Frequently Asked Questions (FAQ)

What exactly was stolen during the LastPass breach?
Attackers exfiltrated source code, technical documentation, and cloud-based backups of user vault data. While the passwords themselves were encrypted, metadata such as URLs and usernames were stored in plain text in many cases.

How did the attackers bypass the security of a senior engineer?
The breach occurred via the engineer's personal home computer, which had an unpatched version of Plex Media Server. This allowed the attackers to install a keylogger and capture the engineer's master password and MFA tokens.

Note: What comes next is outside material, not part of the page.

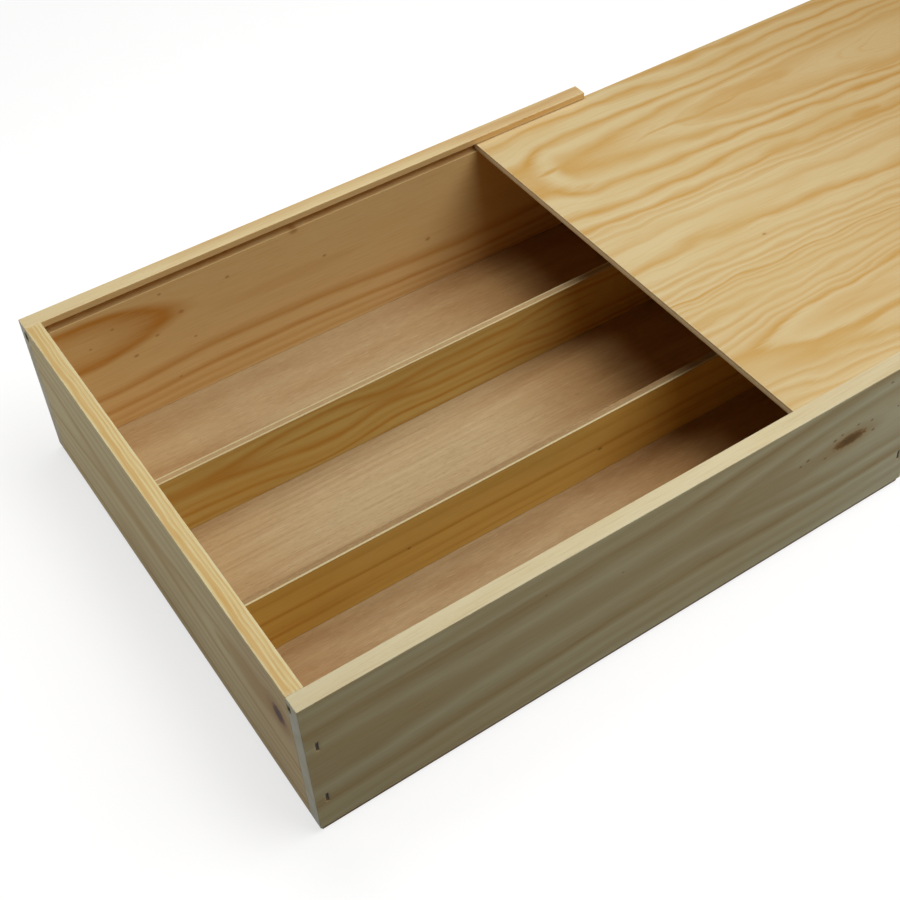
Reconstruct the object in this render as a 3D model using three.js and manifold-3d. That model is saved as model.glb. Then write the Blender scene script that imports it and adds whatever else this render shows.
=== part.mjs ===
// A wooden box for three bottles, with a lid that slides out at one end.
//
// Millimetres, +Z up. The origin is the middle of the floor panel's underside, where the box stands.
// +X points to the open end, the way the lid is drawn, and -Y is the front.
// Two long side boards cover the ends of the two end boards, a thin floor panel is stapled on from
// below, and two dividers stand on the floor panel between the end boards.

import * as THREE from 'three';
import { mergeVertices } from 'three/addons/utils/BufferGeometryUtils.js';
import Module from 'manifold-3d';

const wasm = await Module();
wasm.setup();

// Driving dimensions of the frame of boards
const boxLength = 350;
const boxWidth = 286;
const boardHeight = 90;
const sideThickness = 9;
const endThickness = 8.5;

// The floor panel stops a little short of the outer faces, so that its edge never stands proud
const floorThickness = 3;
const floorSetback = 1.2;

// The lid runs in a groove in both side boards and closes into one in the closed end board
const lidThickness = 4;
const lipHeight = 4;
const grooveDepth = 3;
const lidRunningClearance = 0.3;
const lidEdgeClearance = 0.5;
const lidDrawn = 266.8;

// The dividers are as long as the space between the end boards, less a fitting clearance at each end
const dividerHeight = 41;
const dividerThickness = 4.5;
const dividerEndClearance = 0.2;
const frontCompartmentWidth = 86.5;
const middleCompartmentWidth = 87;

// Staples of flattened wire hold all of it together, driven a little below the surface
const stapleCrownWidth = 5.8;
const stapleWireWidth = 1.25;
const stapleWireThickness = 1.05;
const stapleTipLength = 1.5;
const cornerStapleLeg = 25;
const floorStapleLeg = 16;
const cornerStapleSink = 0.8;
const floorStapleSink = 0.4;
const stapleClearance = 0.1;

// Where the staples sit on the boards that they go through, as shares of those boards' sizes
const cornerStapleInsetShare = 0.69;
const cornerStapleHeightShares = { lower: 0.23, upper: 0.67 };
const sideStapleShares = [-0.36, -0.12, 0.12, 0.36];
const endStapleShares = [-0.25, 0.25];
const dividerStapleShares = [-0.35, 0, 0.35];

// How far a cutting shape runs past the face that it cuts
const cutOverrun = 1;

// Sizes that follow from the ones above
const innerWidth = boxWidth - 2 * sideThickness;
const innerLength = boxLength - 2 * endThickness;
const grooveHeight = lidThickness + 2 * lidRunningClearance;
const ledgeHeight = boardHeight - lipHeight - grooveHeight;
const lidWidth = innerWidth + 2 * (grooveDepth - lidEdgeClearance);
const lidLength = boxLength - endThickness + grooveDepth - lidEdgeClearance;

// Colours and finishes
function wood(colour, roughness) {
  return new THREE.MeshStandardMaterial({ color: colour, roughness, metalness: 0 });
}
const sideBoardPine = wood(0xd9bd86, 0.6);
const endBoardPine = wood(0xd2b077, 0.6);
const lidPine = wood(0xdcc08a, 0.55);
const dividerPine = wood(0xc99f55, 0.6);
const floorPly = wood(0xb78d63, 0.7);
const stapleSteel = new THREE.MeshStandardMaterial({ color: 0x6f6a62, roughness: 0.45, metalness: 0.9 });

// A closed geometry as a solid that can be cut
function solidOf(geometry) {
  const bare = geometry.clone();
  bare.deleteAttribute('normal');
  bare.deleteAttribute('uv');
  const merged = mergeVertices(bare);
  return new wasm.Manifold(new wasm.Mesh({
    numProp: 3,
    vertProperties: new Float32Array(merged.attributes.position.array),
    triVerts: new Uint32Array(merged.index.array),
  }));
}

// A cut solid back as a geometry
function geometryOf(solid) {
  const { vertProperties, triVerts } = solid.getMesh();
  const geometry = new THREE.BufferGeometry();
  geometry.setAttribute('position', new THREE.BufferAttribute(vertProperties, 3));
  geometry.setIndex(new THREE.BufferAttribute(triVerts, 1));
  geometry.computeVertexNormals();
  return geometry;
}

// A block centred in X and Y that stands on Z = 0
function standingBlock(length, width, height) {
  return new THREE.BoxGeometry(length, width, height).translate(0, 0, height / 2);
}

// The section of a grooved board, seen along its length. The outer face is on U = 0, the lower edge on
// V = 0, and the groove for the lid opens in the inner face, under the lip.
function groovedSection(thickness) {
  const grooveFloor = thickness - grooveDepth;
  const lipUnderside = boardHeight - lipHeight;
  const section = new THREE.Shape();
  section.moveTo(0, 0);
  section.lineTo(thickness, 0);
  section.lineTo(thickness, ledgeHeight);
  section.lineTo(grooveFloor, ledgeHeight);
  section.lineTo(grooveFloor, lipUnderside);
  section.lineTo(thickness, lipUnderside);
  section.lineTo(thickness, boardHeight);
  section.lineTo(0, boardHeight);
  section.closePath();
  return section;
}

// A grooved board along X, its outer face on Y = 0 and its inner face towards +Y
function groovedBoard(length, thickness) {
  const board = new THREE.ExtrudeGeometry(groovedSection(thickness), { depth: length, bevelEnabled: false });
  const alongLength = new THREE.Matrix4().makeBasis(
    new THREE.Vector3(0, 1, 0),
    new THREE.Vector3(0, 0, 1),
    new THREE.Vector3(1, 0, 0),
  );
  return board.translate(0, 0, -length / 2).applyMatrix4(alongLength);
}

// The outline of a staple in its own plane: the crown's outer edge lies on Y = 0, the legs point to +Y
// and end in a chisel point on their inner side. It grows by a clearance on every side for its hole,
// which also rises to the open surface.
function stapleOutline(leg, clearance, rise) {
  const outer = stapleCrownWidth / 2 + clearance;
  const inner = stapleCrownWidth / 2 - stapleWireWidth - clearance;
  const crownInside = stapleWireWidth + clearance;
  const tip = leg + clearance;
  const shoulder = tip - stapleTipLength;
  const outline = new THREE.Shape();
  outline.moveTo(-outer, -rise);
  outline.lineTo(outer, -rise);
  outline.lineTo(outer, tip);
  outline.lineTo(inner, shoulder);
  outline.lineTo(inner, crownInside);
  outline.lineTo(-inner, crownInside);
  outline.lineTo(-inner, shoulder);
  outline.lineTo(-outer, tip);
  outline.closePath();
  return outline;
}

function stapleGeometry(leg) {
  const outline = stapleOutline(leg, 0, 0);
  const wire = new THREE.ExtrudeGeometry(outline, { depth: stapleWireThickness, bevelEnabled: false });
  return wire.translate(0, 0, -stapleWireThickness / 2);
}

function stapleHole(leg, sink) {
  const width = stapleWireThickness + 2 * stapleClearance;
  const outline = stapleOutline(leg, stapleClearance, sink + cutOverrun);
  const hole = new THREE.ExtrudeGeometry(outline, { depth: width, bevelEnabled: false });
  return hole.translate(0, 0, -width / 2);
}

const box = new THREE.Group();
const lid = new THREE.Group();
const boards = [];
const staples = [];

// Adds a wooden piece, whose staple holes are cut once every staple has its place
function addBoard(group, name, geometry, material, x, y, z, turn = 0) {
  const board = new THREE.Mesh(geometry, material.clone());
  board.name = name;
  board.position.set(x, y, z);
  board.rotation.z = turn;
  group.add(board);
  boards.push(board);
}

// Adds a staple whose legs point along `drive`, whose crown lies along `crown`, at a point of the surface
function addStaple(name, leg, sink, surfacePoint, drive, crown) {
  const staple = new THREE.Mesh(stapleGeometry(leg), stapleSteel.clone());
  staple.name = name;
  const across = new THREE.Vector3().crossVectors(crown, drive);
  staple.setRotationFromMatrix(new THREE.Matrix4().makeBasis(crown, drive, across));
  staple.position.copy(surfacePoint).addScaledVector(drive, sink);
  staple.userData.hole = stapleHole(leg, sink);
  box.add(staple);
  staples.push(staple);
}

// Cuts the hole of each staple that reaches into a board
function cutStapleHoles(board) {
  board.updateWorldMatrix(true, false);
  const intoBoard = board.matrixWorld.clone().invert();
  board.geometry.computeBoundingBox();
  let solid = solidOf(board.geometry);
  for (const staple of staples) {
    staple.updateWorldMatrix(true, false);
    const hole = staple.userData.hole.clone().applyMatrix4(staple.matrixWorld).applyMatrix4(intoBoard);
    hole.computeBoundingBox();
    if (hole.boundingBox.intersectsBox(board.geometry.boundingBox)) {
      solid = solid.subtract(solidOf(hole));
    }
  }
  board.geometry = geometryOf(solid);
}

// The frame of four boards, which stands on the floor panel
function addFrame() {
  const side = groovedBoard(boxLength, sideThickness);
  addBoard(box, 'side_board_front', side, sideBoardPine, 0, -boxWidth / 2, floorThickness);
  addBoard(box, 'side_board_back', side, sideBoardPine, 0, boxWidth / 2, floorThickness, Math.PI);

  const closedEnd = groovedBoard(innerWidth, endThickness);
  addBoard(box, 'end_board_closed', closedEnd, endBoardPine, -boxLength / 2, 0, floorThickness, -Math.PI / 2);

  // The lid passes over the open end board, which stops at the grooves' lower edge
  const openEnd = standingBlock(endThickness, innerWidth, ledgeHeight);
  const openEndX = boxLength / 2 - endThickness / 2;
  addBoard(box, 'end_board_open', openEnd, endBoardPine, openEndX, 0, floorThickness);
}

function addFloor() {
  const length = boxLength - 2 * floorSetback;
  const width = boxWidth - 2 * floorSetback;
  addBoard(box, 'floor_panel', standingBlock(length, width, floorThickness), floorPly, 0, 0, 0);
}

// The middle planes of the two dividers
const frontDividerY = -innerWidth / 2 + frontCompartmentWidth + dividerThickness / 2;
const backDividerY = frontDividerY + dividerThickness + middleCompartmentWidth;

function addDividers() {
  const divider = standingBlock(innerLength - 2 * dividerEndClearance, dividerThickness, dividerHeight);
  addBoard(box, 'divider_front', divider, dividerPine, 0, frontDividerY, floorThickness);
  addBoard(box, 'divider_back', divider, dividerPine, 0, backDividerY, floorThickness);
}

// The lid, drawn most of the way out
function addLid() {
  const panel = standingBlock(lidLength, lidWidth, lidThickness);
  const closedX = boxLength / 2 - lidLength / 2;
  const lidZ = floorThickness + ledgeHeight + lidRunningClearance;
  addBoard(lid, 'sliding_lid', panel, lidPine, closedX, 0, lidZ);
  lid.position.x = lidDrawn;
}

const alongX = new THREE.Vector3(1, 0, 0);
const alongY = new THREE.Vector3(0, 1, 0);
const alongZ = new THREE.Vector3(0, 0, 1);

// Two staples at each corner, through the side board into the end board's end grain, crown upright
function addCornerStaples() {
  const stapleX = boxLength / 2 - endThickness * cornerStapleInsetShare;
  for (const [face, side] of [['front', -1], ['back', 1]]) {
    for (const [end, along] of [['closed', -1], ['open', 1]]) {
      for (const [level, share] of Object.entries(cornerStapleHeightShares)) {
        const height = floorThickness + boardHeight * share;
        const point = new THREE.Vector3(along * stapleX, side * boxWidth / 2, height);
        const drive = alongY.clone().multiplyScalar(-side);
        const name = `corner_staple_${face}_${end}_${level}`;
        addStaple(name, cornerStapleLeg, cornerStapleSink, point, drive, alongZ);
      }
    }
  }
}

// A row of staples up through the floor panel, with their crowns along the row
function addFloorStaples(name, shares, rowLength, middle, row) {
  shares.forEach((share, index) => {
    const point = middle.clone().addScaledVector(row, rowLength * share);
    addStaple(`${name}_${index + 1}`, floorStapleLeg, floorStapleSink, point, alongZ, row);
  });
}

function addAllFloorStaples() {
  const sideY = boxWidth / 2 - sideThickness / 2;
  const endX = boxLength / 2 - endThickness / 2;
  const rows = [
    ['floor_staple_front', sideStapleShares, boxLength, new THREE.Vector3(0, -sideY, 0), alongX],
    ['floor_staple_back', sideStapleShares, boxLength, new THREE.Vector3(0, sideY, 0), alongX],
    ['floor_staple_closed', endStapleShares, innerWidth, new THREE.Vector3(-endX, 0, 0), alongY],
    ['floor_staple_open', endStapleShares, innerWidth, new THREE.Vector3(endX, 0, 0), alongY],
    ['divider_staple_front', dividerStapleShares, innerLength, new THREE.Vector3(0, frontDividerY, 0), alongX],
    ['divider_staple_back', dividerStapleShares, innerLength, new THREE.Vector3(0, backDividerY, 0), alongX],
  ];
  for (const row of rows) {
    addFloorStaples(...row);
  }
}

addFrame();
addFloor();
addDividers();
addLid();
addCornerStaples();
addAllFloorStaples();
boards.forEach(cutStapleHoles);

const bottleBox = new THREE.Group();
bottleBox.add(box, lid);

export default bottleBox;
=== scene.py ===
"""A wooden box for three bottles, with its lid drawn most of the way out.

The frame gives every place and size. Here the boards get eased edges, pressed-in staple marks and
wood that is worked out from how the log grew: each board has its own pith lines and growth lines.
"""
from math import pi, radians

import bmesh
import bpy
import numpy as np
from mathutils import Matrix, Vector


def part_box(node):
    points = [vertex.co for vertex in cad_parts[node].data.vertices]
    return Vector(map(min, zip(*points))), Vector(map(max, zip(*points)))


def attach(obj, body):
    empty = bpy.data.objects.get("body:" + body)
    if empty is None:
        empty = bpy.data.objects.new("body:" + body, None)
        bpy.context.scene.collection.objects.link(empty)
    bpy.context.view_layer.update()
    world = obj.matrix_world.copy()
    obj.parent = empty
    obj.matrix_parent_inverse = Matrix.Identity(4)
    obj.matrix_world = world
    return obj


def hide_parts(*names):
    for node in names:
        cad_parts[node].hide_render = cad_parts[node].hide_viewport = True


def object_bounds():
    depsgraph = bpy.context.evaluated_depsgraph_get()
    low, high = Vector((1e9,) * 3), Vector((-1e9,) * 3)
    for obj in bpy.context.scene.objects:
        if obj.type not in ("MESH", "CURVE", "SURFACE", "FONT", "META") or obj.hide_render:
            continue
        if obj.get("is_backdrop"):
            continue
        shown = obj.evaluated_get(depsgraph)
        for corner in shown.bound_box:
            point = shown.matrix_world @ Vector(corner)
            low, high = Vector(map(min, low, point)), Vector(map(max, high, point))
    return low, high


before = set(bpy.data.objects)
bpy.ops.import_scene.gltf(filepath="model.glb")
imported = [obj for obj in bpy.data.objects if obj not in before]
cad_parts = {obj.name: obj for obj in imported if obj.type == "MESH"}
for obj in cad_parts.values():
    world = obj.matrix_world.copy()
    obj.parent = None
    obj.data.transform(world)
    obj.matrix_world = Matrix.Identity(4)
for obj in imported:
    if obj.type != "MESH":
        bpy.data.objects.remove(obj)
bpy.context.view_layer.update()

MM = 0.001


def span(node):
    """A node's lowest and highest corner, in millimetres."""
    low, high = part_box(node)
    return np.array(low) / MM, np.array(high) / MM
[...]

Should organizations still use password managers?
Yes, but they should be used as part of a multi-layered security strategy. Organizations should choose providers with high hashing iterations, support for hardware security keys, and a proven track record of transparent security audits.

Is my data safe if I had a very strong master password?
A strong, unique master password makes it significantly harder for attackers to decrypt your vault via brute force. However, the unencrypted metadata (like which websites you use) is still exposed, which could lead to targeted phishing attempts.